Goal: Include in the output exactly the lines from the opening of the data through the line containing "GRID_Y = 6.6", and nothing more.

Data excerpt:
* BEGIN *
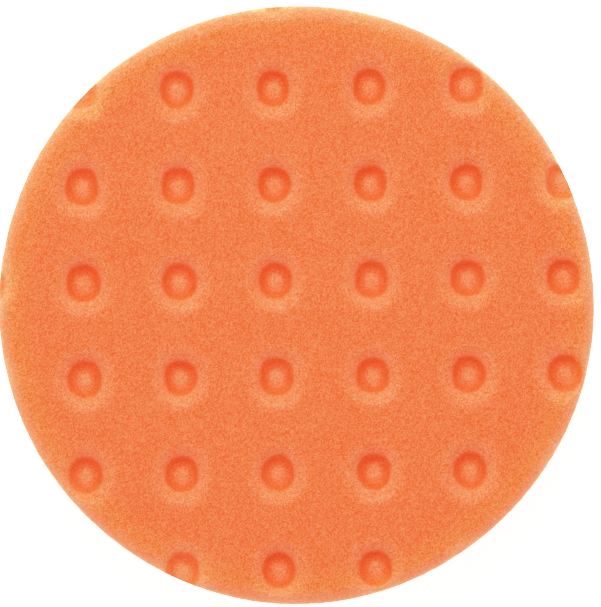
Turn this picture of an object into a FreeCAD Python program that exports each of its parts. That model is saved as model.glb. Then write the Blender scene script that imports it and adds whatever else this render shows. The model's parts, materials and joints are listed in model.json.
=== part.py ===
# A round foam polishing pad that lies on its loop-fabric back with its working face up.
#
# The origin is the middle of the pad, on the surface that it lies on, and +Z points out of
# the working face. Lengths are in millimetres and angles in degrees.
#
# From the bottom up: loop pile, knitted ground of the loop fabric, hot-melt bond film, foam.
# The foam was die-cut from a sheet that already had its square grid of heat-formed pockets,
# so the grid is neither centred on the pad nor square to it, and the rim cuts some pockets.
import FreeCAD, Part
import math
import os

# The whole pad
PAD_DIAMETER = 165.1
PAD_THICKNESS = 31.75
FACE_EDGE_RADIUS = 4.5
BACK_EDGE_RADIUS = 1.0

# The loop fabric, cut to the size of the backing plate, and the film that bonds it
BACK_DIAMETER = 152.4
PILE_HEIGHT = 1.5
GROUND_THICKNESS = 0.6
FILM_THICKNESS = 0.25

# The pocket grid
POCKET_PITCH = 26.6
GRID_TURN = 0.73
GRID_X = -5.8
GRID_Y = 6.6

# One pocket: a shallow dish, a steep wall below its throat, and a small flat floor
DISH_RADIUS = 9.2
DISH_DEPTH = 1.0
THROAT_RADIUS = 4.9
POCKET_DEPTH = 5.4
FLOOR_RADIUS = 3.1
THROAT_ROUNDING = 1.4
FLOOR_ROUNDING = 0.7
LEAST_BITE = 0.5

PAD_RADIUS = PAD_DIAMETER / 2
GROUND_BASE = PILE_HEIGHT
FILM_BASE = GROUND_BASE + GROUND_THICKNESS
FOAM_BASE = FILM_BASE + FILM_THICKNESS
ABOVE_FACE = 5.0

UP = FreeCAD.Vector(0, 0, 1)
ORIGIN = FreeCAD.Vector(0, 0, 0)


def unit_to(start, end):
    step = end - start
    return step * (1.0 / step.Length)


def rounded_wire(corners):
    """A closed wire in the XZ plane. corners holds (radius from the axis, height, rounding)."""
    points = [FreeCAD.Vector(x, 0, z) for x, z, rounding in corners]
    edges = []
    ends = []
    for k, (x, z, rounding) in enumerate(corners):
        corner = points[k]
        if rounding == 0:
            ends.append((corner, corner))
            continue
        back = unit_to(corner, points[k - 1])
        ahead = unit_to(corner, points[(k + 1) % len(points)])
        half_angle = back.getAngle(ahead) / 2
        reach = rounding / math.tan(half_angle)
        centre = corner + unit_to(ORIGIN, back + ahead) * (rounding / math.sin(half_angle))
        middle = centre + unit_to(centre, corner) * rounding
        start = corner + back * reach
        end = corner + ahead * reach
        edges.append(Part.Arc(start, middle, end).toShape())
        ends.append((start, end))
    for k in range(len(ends)):
        line_start = ends[k][1]
        line_end = ends[(k + 1) % len(ends)][0]
        edges.append(Part.LineSegment(line_start, line_end).toShape())
    return Part.Wire(Part.sortEdges(edges)[0])


def turned(corners):
    """The solid swept by a rounded outline turned about the Z axis."""
    return Part.Face(rounded_wire(corners)).revolve(ORIGIN, UP, 360)


def disc(diameter, base, thickness):
    return Part.makeCylinder(diameter / 2, thickness, FreeCAD.Vector(0, 0, base))


def pocket_centres():
    """The grid points whose pocket is inside the pad or is cut by its rim."""
    turn = math.radians(GRID_TURN)
    across = FreeCAD.Vector(math.cos(turn), math.sin(turn), 0) * POCKET_PITCH
    along = FreeCAD.Vector(-math.sin(turn), math.cos(turn), 0) * POCKET_PITCH
    steps = range(-math.ceil(PAD_DIAMETER / POCKET_PITCH), math.ceil(PAD_DIAMETER / POCKET_PITCH) + 1)
    centres = []
    for column in steps:
        for row in steps:
            centre = FreeCAD.Vector(GRID_X, GRID_Y, 0) + across * column + along * row
            if centre.Length < PAD_RADIUS + THROAT_RADIUS - LEAST_BITE:
                centres.append(centre)
    return centres


def pocket_tool():
    """The space of one pocket, with its axis on Z, reaching from its floor to above the face."""
    floor = PAD_THICKNESS - POCKET_DEPTH
    slope = DISH_DEPTH / (DISH_RADIUS - THROAT_RADIUS)
    brim_radius = DISH_RADIUS + ABOVE_FACE / slope
    return turned([
        (0, floor, 0),
        (FLOOR_RADIUS, floor, FLOOR_ROUNDING),
        (THROAT_RADIUS, PAD_THICKNESS - DISH_DEPTH, THROAT_ROUNDING),
        (brim_radius, PAD_THICKNESS + ABOVE_FACE, 0),
        (0, PAD_THICKNESS + ABOVE_FACE, 0),
    ])


def make_foam_body():
    """The foam disc, rounded where the working face meets the side, with its pockets."""
    blank = turned([
        (0, FOAM_BASE, 0),
        (PAD_RADIUS, FOAM_BASE, BACK_EDGE_RADIUS),
        (PAD_RADIUS, PAD_THICKNESS, FACE_EDGE_RADIUS),
        (0, PAD_THICKNESS, 0),
    ])
    tool = pocket_tool()
    tools = []
    for centre in pocket_centres():
        pocket = tool.copy()
        pocket.translate(centre)
        tools.append(pocket)
    foam = blank.cut(tools)
    return foam.Solids[0]


def make_bond_film():
    """The hot-melt film between the foam and the fabric."""
    return disc(BACK_DIAMETER, FILM_BASE, FILM_THICKNESS)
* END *
Worked answer:
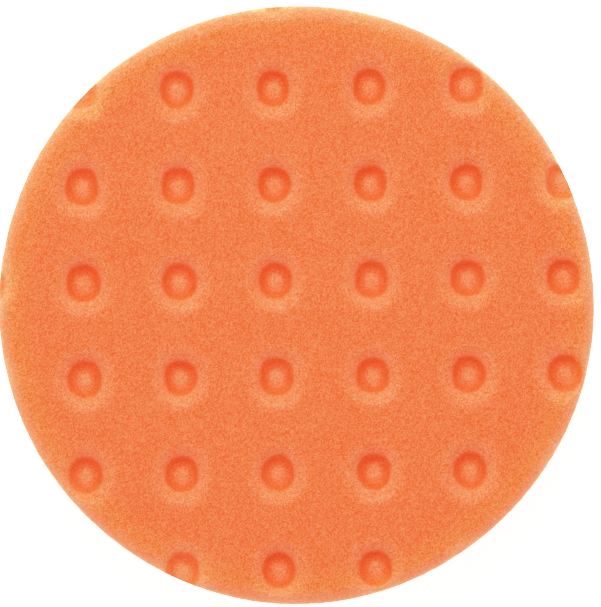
Turn this picture of an object into a FreeCAD Python program that exports each of its parts. That model is saved as model.glb. Then write the Blender scene script that imports it and adds whatever else this render shows. The model's parts, materials and joints are listed in model.json.
=== part.py ===
# A round foam polishing pad that lies on its loop-fabric back with its working face up.
#
# The origin is the middle of the pad, on the surface that it lies on, and +Z points out of
# the working face. Lengths are in millimetres and angles in degrees.
#
# From the bottom up: loop pile, knitted ground of the loop fabric, hot-melt bond film, foam.
# The foam was die-cut from a sheet that already had its square grid of heat-formed pockets,
# so the grid is neither centred on the pad nor square to it, and the rim cuts some pockets.
import FreeCAD, Part
import math
import os

# The whole pad
PAD_DIAMETER = 165.1
PAD_THICKNESS = 31.75
FACE_EDGE_RADIUS = 4.5
BACK_EDGE_RADIUS = 1.0

# The loop fabric, cut to the size of the backing plate, and the film that bonds it
BACK_DIAMETER = 152.4
PILE_HEIGHT = 1.5
GROUND_THICKNESS = 0.6
FILM_THICKNESS = 0.25

# The pocket grid
POCKET_PITCH = 26.6
GRID_TURN = 0.73
GRID_X = -5.8
GRID_Y = 6.6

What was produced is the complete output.